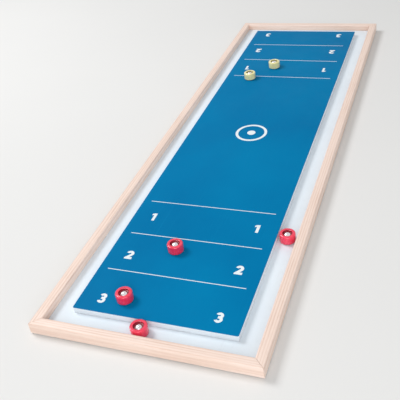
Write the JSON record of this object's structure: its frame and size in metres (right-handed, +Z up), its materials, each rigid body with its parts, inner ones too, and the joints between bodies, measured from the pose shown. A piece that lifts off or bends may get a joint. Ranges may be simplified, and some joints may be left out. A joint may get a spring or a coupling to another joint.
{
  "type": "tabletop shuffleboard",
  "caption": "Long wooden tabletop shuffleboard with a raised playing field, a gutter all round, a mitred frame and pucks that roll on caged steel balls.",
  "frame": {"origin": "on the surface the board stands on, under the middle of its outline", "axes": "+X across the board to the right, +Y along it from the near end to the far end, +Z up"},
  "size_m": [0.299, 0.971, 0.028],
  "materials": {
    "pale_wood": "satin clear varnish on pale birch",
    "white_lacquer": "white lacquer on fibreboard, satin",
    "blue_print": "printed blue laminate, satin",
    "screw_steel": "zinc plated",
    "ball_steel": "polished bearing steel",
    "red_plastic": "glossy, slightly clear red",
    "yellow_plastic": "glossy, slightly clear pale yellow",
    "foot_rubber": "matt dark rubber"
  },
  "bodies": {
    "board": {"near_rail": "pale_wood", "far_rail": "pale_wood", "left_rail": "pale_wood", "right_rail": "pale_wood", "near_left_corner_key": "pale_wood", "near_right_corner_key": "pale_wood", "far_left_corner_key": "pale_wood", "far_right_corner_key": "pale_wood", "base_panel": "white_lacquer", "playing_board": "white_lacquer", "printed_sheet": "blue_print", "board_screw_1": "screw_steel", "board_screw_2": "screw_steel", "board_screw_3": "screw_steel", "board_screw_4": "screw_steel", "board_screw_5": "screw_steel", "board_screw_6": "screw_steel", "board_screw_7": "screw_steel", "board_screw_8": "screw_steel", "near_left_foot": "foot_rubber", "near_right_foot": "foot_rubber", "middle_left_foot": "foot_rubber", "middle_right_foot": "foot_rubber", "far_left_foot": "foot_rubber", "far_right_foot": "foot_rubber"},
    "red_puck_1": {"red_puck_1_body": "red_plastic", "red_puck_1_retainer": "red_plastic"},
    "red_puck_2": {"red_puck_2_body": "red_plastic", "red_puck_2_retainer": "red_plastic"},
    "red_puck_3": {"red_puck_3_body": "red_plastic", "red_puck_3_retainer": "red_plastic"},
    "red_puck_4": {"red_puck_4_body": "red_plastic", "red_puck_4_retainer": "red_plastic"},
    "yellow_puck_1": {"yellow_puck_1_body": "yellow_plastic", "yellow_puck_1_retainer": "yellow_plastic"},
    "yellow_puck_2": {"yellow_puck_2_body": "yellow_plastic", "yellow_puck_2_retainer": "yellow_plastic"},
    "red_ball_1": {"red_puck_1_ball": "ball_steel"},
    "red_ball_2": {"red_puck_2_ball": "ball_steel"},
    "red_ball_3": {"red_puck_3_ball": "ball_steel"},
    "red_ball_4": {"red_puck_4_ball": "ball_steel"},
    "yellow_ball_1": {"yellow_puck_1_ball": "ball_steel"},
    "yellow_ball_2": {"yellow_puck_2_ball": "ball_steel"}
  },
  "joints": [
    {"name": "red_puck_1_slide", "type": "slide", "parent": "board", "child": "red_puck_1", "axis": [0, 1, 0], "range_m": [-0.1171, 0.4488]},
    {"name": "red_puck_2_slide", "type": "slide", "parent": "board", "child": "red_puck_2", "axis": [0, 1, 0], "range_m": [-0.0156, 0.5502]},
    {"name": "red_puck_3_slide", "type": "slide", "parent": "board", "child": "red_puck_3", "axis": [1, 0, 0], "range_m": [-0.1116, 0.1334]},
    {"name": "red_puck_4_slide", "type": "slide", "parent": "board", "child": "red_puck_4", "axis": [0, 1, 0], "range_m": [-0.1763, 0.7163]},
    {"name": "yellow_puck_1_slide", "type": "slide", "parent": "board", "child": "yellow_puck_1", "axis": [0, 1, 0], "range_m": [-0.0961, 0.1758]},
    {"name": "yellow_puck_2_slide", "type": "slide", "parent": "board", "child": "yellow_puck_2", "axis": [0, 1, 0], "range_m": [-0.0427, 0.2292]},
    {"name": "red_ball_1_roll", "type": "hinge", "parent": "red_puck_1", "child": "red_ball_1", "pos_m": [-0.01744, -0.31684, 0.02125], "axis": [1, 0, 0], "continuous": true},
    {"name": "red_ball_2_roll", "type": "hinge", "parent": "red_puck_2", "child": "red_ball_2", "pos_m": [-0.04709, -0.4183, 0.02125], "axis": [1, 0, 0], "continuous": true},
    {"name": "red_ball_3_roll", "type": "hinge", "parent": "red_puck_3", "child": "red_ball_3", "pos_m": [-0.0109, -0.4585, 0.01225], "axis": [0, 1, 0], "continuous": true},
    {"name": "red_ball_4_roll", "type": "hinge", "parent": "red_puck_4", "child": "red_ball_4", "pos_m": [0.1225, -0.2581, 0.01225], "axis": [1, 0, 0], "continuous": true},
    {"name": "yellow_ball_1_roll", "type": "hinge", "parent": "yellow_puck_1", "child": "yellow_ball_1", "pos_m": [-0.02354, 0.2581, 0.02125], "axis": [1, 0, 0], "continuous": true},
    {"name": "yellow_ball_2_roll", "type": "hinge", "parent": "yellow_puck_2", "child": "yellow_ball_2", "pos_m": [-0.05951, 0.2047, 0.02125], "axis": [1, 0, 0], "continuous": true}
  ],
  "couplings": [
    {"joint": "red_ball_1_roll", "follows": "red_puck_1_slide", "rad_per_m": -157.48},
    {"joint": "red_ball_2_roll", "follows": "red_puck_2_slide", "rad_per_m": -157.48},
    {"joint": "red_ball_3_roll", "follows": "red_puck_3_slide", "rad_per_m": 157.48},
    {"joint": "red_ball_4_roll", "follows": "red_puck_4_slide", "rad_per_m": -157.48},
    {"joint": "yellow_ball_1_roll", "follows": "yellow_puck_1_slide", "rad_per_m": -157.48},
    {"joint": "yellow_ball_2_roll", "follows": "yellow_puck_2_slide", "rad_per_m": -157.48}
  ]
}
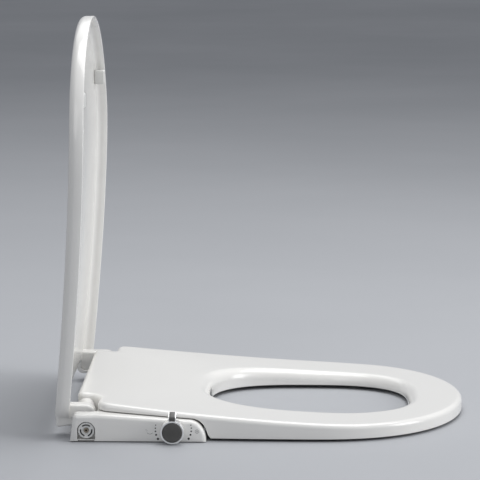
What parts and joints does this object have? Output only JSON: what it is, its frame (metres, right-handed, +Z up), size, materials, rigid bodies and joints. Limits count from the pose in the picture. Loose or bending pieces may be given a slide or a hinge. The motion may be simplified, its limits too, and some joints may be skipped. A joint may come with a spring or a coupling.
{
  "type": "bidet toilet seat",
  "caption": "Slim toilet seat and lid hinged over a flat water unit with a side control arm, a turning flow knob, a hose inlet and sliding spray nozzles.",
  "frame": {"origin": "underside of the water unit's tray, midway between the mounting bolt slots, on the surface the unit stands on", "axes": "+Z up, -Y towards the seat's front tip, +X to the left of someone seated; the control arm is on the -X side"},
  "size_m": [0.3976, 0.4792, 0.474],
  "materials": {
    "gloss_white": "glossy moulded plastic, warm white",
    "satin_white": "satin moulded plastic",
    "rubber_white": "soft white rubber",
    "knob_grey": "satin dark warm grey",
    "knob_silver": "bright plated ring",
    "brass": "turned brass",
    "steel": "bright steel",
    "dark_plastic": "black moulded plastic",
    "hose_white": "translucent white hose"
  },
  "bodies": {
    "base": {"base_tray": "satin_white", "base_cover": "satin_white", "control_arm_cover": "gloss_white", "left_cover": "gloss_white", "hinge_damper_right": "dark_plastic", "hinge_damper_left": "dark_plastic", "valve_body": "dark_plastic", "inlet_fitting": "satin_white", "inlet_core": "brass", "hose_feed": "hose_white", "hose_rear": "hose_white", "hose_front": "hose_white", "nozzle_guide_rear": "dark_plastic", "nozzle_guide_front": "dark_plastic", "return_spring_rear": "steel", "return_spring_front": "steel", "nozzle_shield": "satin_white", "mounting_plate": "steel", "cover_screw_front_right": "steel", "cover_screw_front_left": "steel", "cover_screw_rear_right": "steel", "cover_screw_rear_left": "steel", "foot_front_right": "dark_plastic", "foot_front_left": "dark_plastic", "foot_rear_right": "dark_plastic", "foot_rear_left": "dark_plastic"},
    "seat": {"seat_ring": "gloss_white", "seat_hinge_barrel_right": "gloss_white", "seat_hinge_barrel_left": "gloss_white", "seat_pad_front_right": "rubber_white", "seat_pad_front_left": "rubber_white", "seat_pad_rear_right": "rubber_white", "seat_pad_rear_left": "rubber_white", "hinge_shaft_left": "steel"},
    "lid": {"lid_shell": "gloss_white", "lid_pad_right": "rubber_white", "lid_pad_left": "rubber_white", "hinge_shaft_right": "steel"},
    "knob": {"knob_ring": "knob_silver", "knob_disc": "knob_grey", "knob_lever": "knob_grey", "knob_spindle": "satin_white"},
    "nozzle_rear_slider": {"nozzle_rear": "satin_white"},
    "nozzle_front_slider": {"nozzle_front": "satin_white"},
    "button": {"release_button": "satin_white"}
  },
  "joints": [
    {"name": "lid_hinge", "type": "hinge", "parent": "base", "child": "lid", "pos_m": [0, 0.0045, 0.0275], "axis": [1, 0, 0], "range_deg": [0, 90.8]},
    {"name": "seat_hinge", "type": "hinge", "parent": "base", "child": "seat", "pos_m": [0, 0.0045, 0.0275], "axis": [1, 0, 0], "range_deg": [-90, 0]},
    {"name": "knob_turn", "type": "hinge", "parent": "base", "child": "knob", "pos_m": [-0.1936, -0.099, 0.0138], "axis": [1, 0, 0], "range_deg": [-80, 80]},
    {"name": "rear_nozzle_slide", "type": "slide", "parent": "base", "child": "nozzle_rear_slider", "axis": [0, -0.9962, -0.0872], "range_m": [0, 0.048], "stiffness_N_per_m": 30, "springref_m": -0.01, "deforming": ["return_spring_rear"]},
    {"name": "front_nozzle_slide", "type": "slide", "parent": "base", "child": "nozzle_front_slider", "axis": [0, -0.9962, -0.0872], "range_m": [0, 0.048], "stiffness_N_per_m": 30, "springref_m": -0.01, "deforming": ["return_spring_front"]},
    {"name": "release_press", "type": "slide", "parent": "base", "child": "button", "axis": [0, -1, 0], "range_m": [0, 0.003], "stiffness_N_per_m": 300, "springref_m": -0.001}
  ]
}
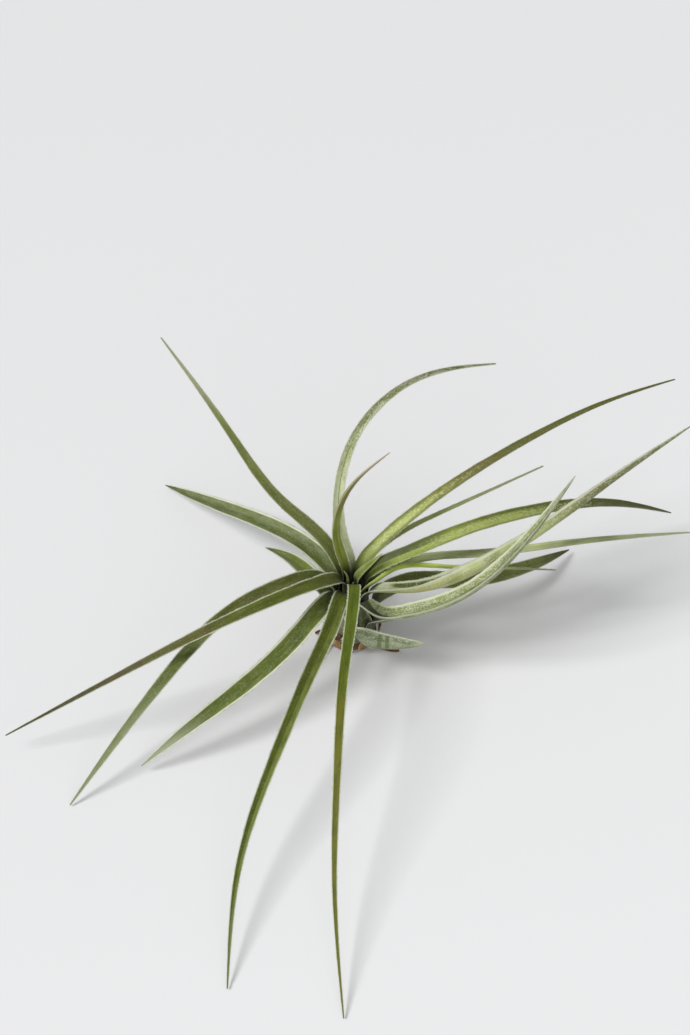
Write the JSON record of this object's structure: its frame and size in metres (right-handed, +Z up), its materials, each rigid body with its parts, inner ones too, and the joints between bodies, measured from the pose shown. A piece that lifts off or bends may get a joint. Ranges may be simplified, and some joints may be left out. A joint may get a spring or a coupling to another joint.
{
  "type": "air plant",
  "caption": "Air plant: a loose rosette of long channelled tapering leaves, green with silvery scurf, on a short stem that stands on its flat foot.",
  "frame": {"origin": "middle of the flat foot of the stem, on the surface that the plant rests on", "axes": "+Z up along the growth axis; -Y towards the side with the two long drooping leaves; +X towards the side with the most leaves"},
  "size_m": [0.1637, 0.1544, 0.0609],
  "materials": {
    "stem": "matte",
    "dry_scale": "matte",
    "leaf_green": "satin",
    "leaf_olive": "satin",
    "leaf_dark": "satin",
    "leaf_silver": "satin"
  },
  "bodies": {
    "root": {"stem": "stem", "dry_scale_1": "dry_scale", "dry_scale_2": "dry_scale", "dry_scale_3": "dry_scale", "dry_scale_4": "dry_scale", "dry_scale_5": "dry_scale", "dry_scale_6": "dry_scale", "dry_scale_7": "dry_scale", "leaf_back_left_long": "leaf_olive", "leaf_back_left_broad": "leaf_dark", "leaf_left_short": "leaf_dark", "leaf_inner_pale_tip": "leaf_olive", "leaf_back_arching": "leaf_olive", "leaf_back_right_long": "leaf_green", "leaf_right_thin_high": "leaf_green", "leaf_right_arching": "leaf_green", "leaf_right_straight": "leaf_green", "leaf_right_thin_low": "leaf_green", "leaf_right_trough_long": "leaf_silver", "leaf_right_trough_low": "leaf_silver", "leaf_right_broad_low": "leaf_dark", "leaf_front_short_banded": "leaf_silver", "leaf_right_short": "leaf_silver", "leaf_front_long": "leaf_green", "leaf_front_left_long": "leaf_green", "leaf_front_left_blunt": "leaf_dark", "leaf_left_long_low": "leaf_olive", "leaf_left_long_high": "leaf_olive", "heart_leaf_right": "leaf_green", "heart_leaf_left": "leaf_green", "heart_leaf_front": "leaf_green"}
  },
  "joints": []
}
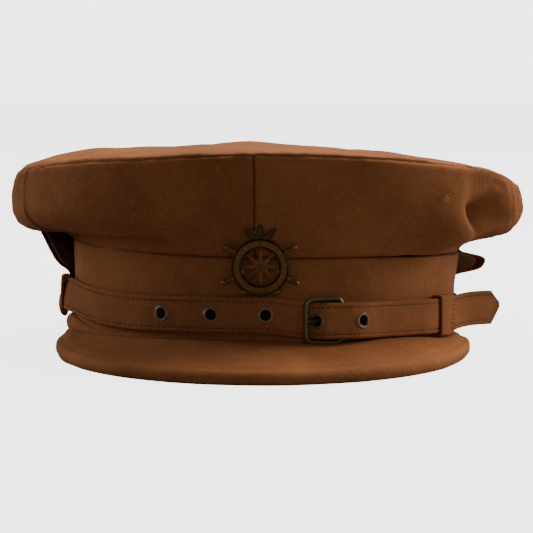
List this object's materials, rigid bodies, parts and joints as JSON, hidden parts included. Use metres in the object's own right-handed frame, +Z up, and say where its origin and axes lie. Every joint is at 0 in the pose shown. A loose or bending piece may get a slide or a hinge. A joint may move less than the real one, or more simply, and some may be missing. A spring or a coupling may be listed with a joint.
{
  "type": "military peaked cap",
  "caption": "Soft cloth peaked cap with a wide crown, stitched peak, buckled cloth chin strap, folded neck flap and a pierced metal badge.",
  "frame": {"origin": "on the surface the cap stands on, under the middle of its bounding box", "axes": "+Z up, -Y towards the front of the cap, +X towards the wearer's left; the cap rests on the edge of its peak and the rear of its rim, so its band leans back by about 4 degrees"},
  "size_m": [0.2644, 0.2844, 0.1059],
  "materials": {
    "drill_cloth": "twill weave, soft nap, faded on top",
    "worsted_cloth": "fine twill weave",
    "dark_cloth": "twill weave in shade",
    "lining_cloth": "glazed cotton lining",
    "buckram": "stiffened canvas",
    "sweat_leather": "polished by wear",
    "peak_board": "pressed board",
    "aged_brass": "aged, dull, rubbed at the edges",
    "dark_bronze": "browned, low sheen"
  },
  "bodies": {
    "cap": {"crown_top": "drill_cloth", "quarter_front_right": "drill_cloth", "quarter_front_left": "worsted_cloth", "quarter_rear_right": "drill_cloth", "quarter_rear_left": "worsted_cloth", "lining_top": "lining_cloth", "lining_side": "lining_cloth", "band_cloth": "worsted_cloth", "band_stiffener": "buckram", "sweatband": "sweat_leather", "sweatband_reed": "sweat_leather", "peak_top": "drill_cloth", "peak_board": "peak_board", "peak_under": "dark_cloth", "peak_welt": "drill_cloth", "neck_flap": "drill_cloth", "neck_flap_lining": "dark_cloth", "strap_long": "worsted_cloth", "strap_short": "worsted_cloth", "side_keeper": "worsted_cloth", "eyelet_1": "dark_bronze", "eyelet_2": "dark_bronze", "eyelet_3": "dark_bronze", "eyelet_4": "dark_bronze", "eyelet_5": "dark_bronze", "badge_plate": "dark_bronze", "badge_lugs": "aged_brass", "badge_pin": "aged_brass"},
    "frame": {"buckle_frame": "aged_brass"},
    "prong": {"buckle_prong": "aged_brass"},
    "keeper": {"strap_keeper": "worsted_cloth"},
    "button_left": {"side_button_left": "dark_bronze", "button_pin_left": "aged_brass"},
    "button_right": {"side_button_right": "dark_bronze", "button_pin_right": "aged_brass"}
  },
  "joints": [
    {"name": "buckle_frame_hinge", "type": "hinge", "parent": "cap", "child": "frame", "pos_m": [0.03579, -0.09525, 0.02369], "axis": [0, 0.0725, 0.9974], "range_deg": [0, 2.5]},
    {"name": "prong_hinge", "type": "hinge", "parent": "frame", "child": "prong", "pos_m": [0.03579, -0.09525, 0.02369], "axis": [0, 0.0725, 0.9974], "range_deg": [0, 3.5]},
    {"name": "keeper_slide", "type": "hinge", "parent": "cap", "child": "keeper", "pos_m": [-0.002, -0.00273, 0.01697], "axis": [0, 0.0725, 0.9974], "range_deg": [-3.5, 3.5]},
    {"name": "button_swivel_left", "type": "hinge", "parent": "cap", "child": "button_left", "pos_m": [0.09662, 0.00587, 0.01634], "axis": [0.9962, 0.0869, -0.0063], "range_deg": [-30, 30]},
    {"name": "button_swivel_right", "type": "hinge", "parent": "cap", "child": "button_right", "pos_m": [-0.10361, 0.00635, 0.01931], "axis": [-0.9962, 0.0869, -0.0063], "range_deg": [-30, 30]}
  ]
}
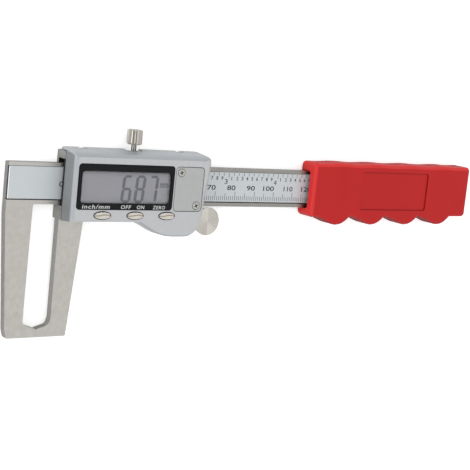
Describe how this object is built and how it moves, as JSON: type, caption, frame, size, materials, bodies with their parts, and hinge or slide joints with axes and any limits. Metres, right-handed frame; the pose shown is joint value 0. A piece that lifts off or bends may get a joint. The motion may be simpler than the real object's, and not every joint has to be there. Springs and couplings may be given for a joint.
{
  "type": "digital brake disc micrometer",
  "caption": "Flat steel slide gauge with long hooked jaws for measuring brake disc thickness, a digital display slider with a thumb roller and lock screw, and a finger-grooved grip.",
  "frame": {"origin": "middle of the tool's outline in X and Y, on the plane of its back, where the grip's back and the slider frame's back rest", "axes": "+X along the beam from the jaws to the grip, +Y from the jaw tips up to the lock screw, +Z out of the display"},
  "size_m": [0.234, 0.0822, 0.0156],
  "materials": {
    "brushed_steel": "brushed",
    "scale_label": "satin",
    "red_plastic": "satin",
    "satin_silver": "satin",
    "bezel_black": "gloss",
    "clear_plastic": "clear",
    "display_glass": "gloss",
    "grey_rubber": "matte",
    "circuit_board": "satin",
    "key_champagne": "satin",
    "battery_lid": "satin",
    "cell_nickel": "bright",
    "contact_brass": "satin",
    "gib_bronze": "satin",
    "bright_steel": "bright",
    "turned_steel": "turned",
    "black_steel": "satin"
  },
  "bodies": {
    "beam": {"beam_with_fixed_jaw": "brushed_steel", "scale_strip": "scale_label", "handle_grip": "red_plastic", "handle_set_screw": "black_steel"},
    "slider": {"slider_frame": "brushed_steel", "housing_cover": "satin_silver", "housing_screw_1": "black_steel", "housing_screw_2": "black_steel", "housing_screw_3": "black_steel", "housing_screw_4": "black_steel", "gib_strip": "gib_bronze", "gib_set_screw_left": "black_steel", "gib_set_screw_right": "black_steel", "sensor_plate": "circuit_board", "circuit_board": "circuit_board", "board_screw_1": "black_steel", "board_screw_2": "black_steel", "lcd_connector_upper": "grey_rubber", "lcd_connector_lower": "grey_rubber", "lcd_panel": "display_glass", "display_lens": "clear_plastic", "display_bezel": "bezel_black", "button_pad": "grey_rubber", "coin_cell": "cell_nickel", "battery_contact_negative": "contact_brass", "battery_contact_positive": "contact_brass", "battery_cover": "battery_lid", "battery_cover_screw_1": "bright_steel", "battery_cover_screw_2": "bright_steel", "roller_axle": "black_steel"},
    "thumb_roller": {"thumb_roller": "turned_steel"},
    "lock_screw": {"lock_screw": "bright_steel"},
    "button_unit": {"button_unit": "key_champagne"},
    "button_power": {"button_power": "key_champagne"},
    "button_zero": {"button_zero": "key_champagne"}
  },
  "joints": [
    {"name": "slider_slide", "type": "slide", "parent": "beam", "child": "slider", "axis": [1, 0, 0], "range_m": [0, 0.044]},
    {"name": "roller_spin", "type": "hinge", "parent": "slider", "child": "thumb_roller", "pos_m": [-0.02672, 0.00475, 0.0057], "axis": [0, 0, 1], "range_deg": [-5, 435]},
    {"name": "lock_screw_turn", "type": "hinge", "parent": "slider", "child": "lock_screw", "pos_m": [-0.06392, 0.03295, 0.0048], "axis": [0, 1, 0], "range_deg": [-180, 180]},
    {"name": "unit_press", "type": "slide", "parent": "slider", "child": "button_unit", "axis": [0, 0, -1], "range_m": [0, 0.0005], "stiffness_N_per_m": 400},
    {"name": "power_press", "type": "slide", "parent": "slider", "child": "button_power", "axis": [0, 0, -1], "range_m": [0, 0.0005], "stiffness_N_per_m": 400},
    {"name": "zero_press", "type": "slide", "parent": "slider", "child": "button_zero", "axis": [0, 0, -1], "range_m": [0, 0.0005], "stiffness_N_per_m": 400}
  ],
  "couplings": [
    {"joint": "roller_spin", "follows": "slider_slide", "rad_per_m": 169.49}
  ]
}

■ ■ ■ ■ ■

▶ **What is needed**
Go through the records and pull out each line that includes the word "from".

▶ **Result below**
Write the JSON record of this object's structure: its frame and size in metres (right-handed, +Z up), its materials, each rigid body with its parts, inner ones too, and the joints between bodies, measured from the pose shown. A piece that lifts off or bends may get a joint. Ranges may be simplified, and some joints may be left out. A joint may get a spring or a coupling to another joint.
  "frame": {"origin": "on the surface the board stands on, under the middle of its outline", "axes": "+X across the board to the right, +Y along it from the near end to the far end, +Z up"},
What parts and joints does this object have? Output only JSON: what it is, its frame (metres, right-handed, +Z up), size, materials, rigid bodies and joints. Limits count from the pose in the picture. Loose or bending pieces may be given a slide or a hinge. The motion may be simplified, its limits too, and some joints may be skipped. A joint may come with a spring or a coupling.
Write the JSON record of this object's structure: its frame and size in metres (right-handed, +Z up), its materials, each rigid body with its parts, inner ones too, and the joints between bodies, measured from the pose shown. A piece that lifts off or bends may get a joint. Ranges may be simplified, and some joints may be left out. A joint may get a spring or a coupling to another joint.
  "frame": {"origin": "middle of the tool's outline in X and Y, on the plane of its back, where the grip's back and the slider frame's back rest", "axes": "+X along the beam from the jaws to the grip, +Y from the jaw tips up to the lock screw, +Z out of the display"},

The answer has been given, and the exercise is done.